The fact meat is more energetically dense than plants doesn't matter, as vegetable products can still be processed, baked, brewed, etc, into forms that are denser and easier for human consumption. If it were impossible to eat that many calories from vegetable products only, vegans would die.

You shouldn't be thinking about how much calories 1kg of the substance contains, but how much calories can be created in one acre where the substance is grown. If you grow 100,000 kcal of beef, then you had to grow 100,000 kcal of dry corn somewhere else because of conservation of energy. In practice it's even more than 100,000 because cows can't absorb with 100% efficiency. Living beings are terrible heat engines—a number that I've often see biologists throw around is 10%. So to produce those 100,000 calories in the form of beef you had to produce 1,000,000 calories of corn to actually feed the cows. If people just ate the corn directly, you would've been able to feed 10 times more people.
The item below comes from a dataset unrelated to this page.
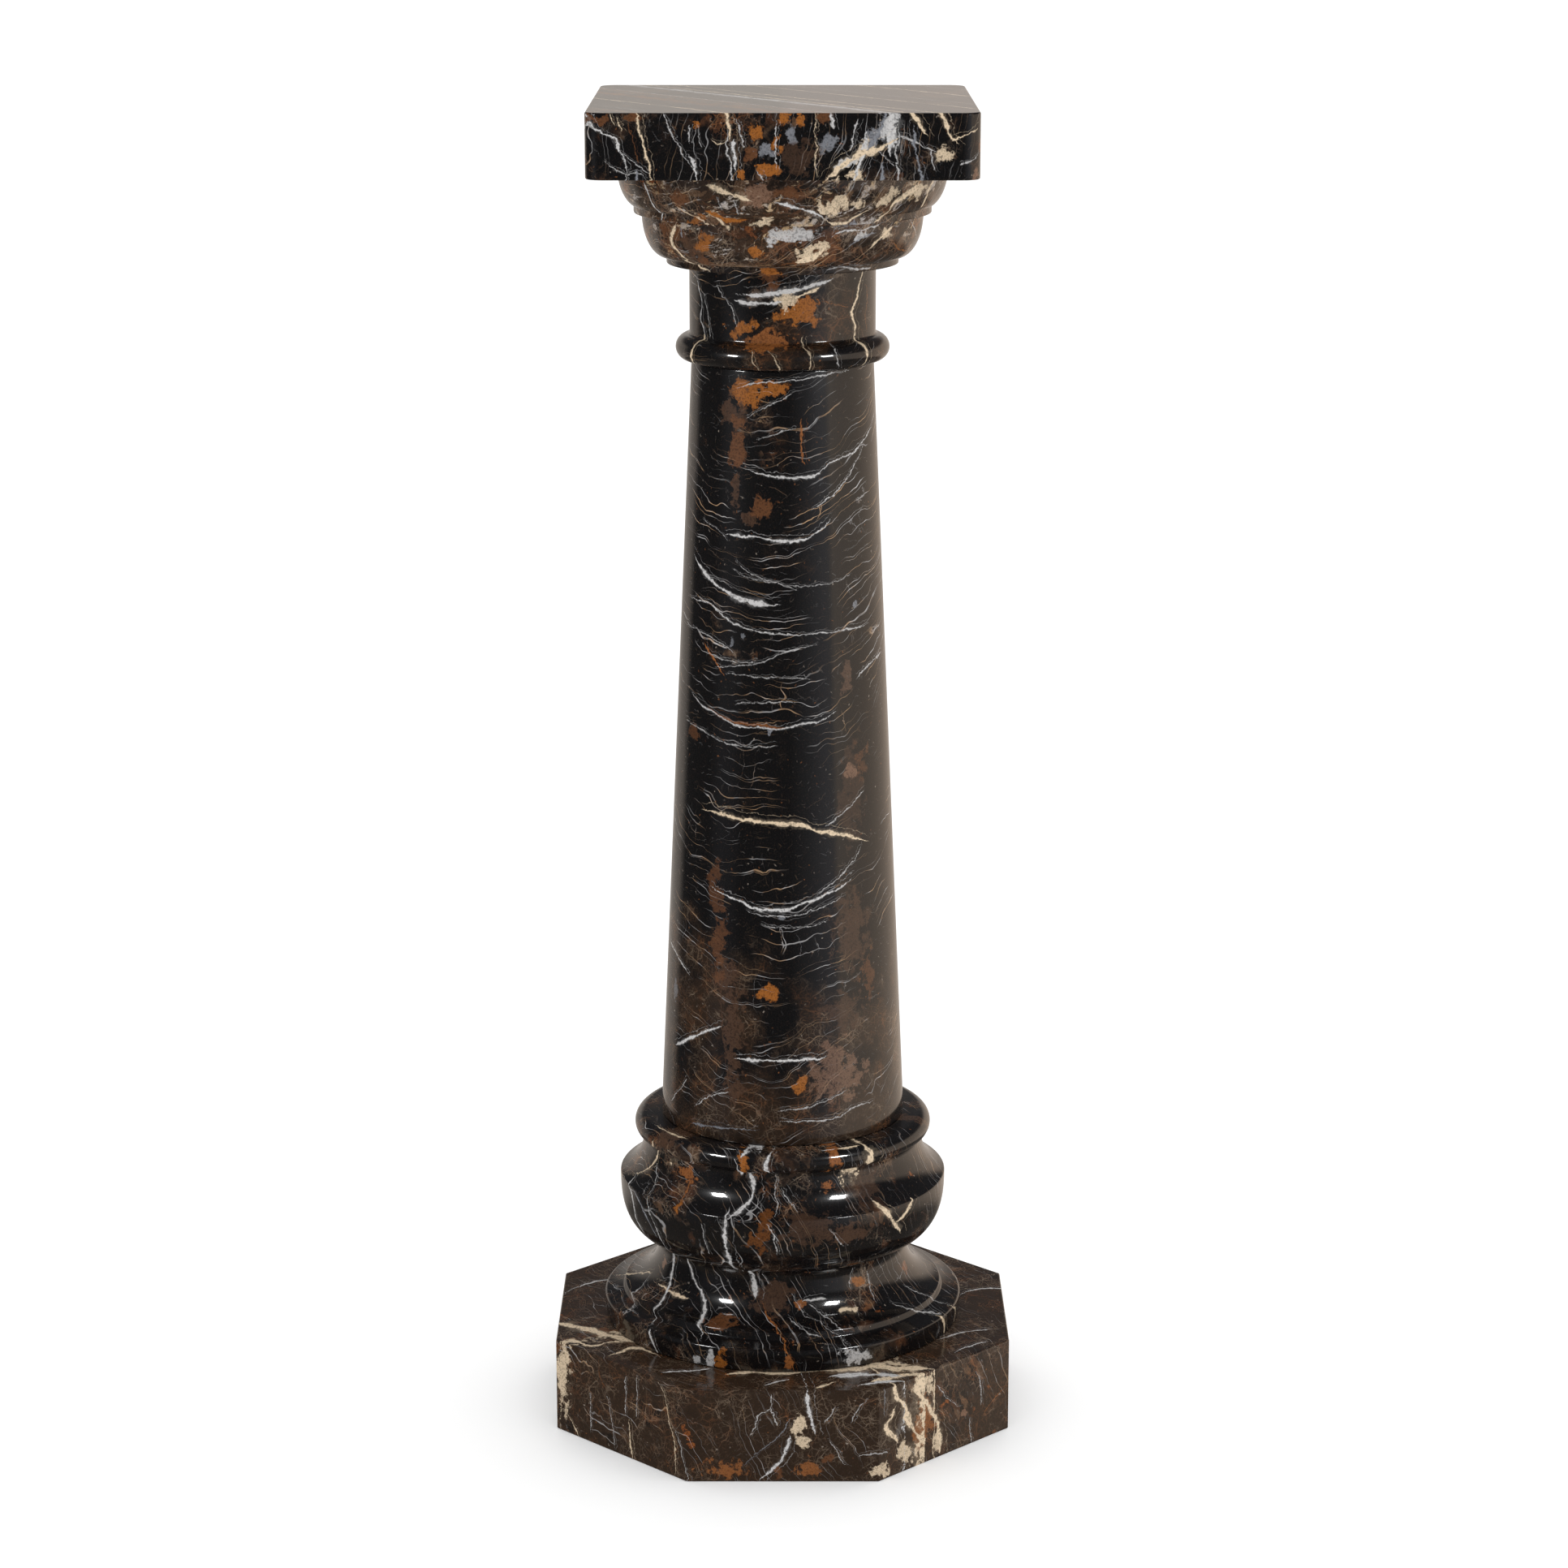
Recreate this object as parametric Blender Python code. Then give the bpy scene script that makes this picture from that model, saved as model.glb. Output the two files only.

So yeah, as much as meat is delicious, it's a terribly wasteful use of land. The fact you need to eat a big salad as oppose to a small steak to get the same number of calories is a minor inconvenience.

the carbon released from the animal came out of the air not too long ago

No, the methane is produced in the cow's digestive track by combining CO2 with H+ and free electrons; it;s not methane that existed before in the atmosphere. You lose a CO2 molecule and in return you get a brand new CH4 molecule. Methane is much potent in heating the planet than CO2, so you're worse off.

methane naturally breaks apart over a short period of time

Methane isn't an unstable molecule, it doesn't spontaneously break down. It can be removed from the atmosphere by free OH- radicals, but OH- doesn't magically appear. If there's too much methane, there won't be enough OH- to remove it, and the atmospheric concentration of methane will rise.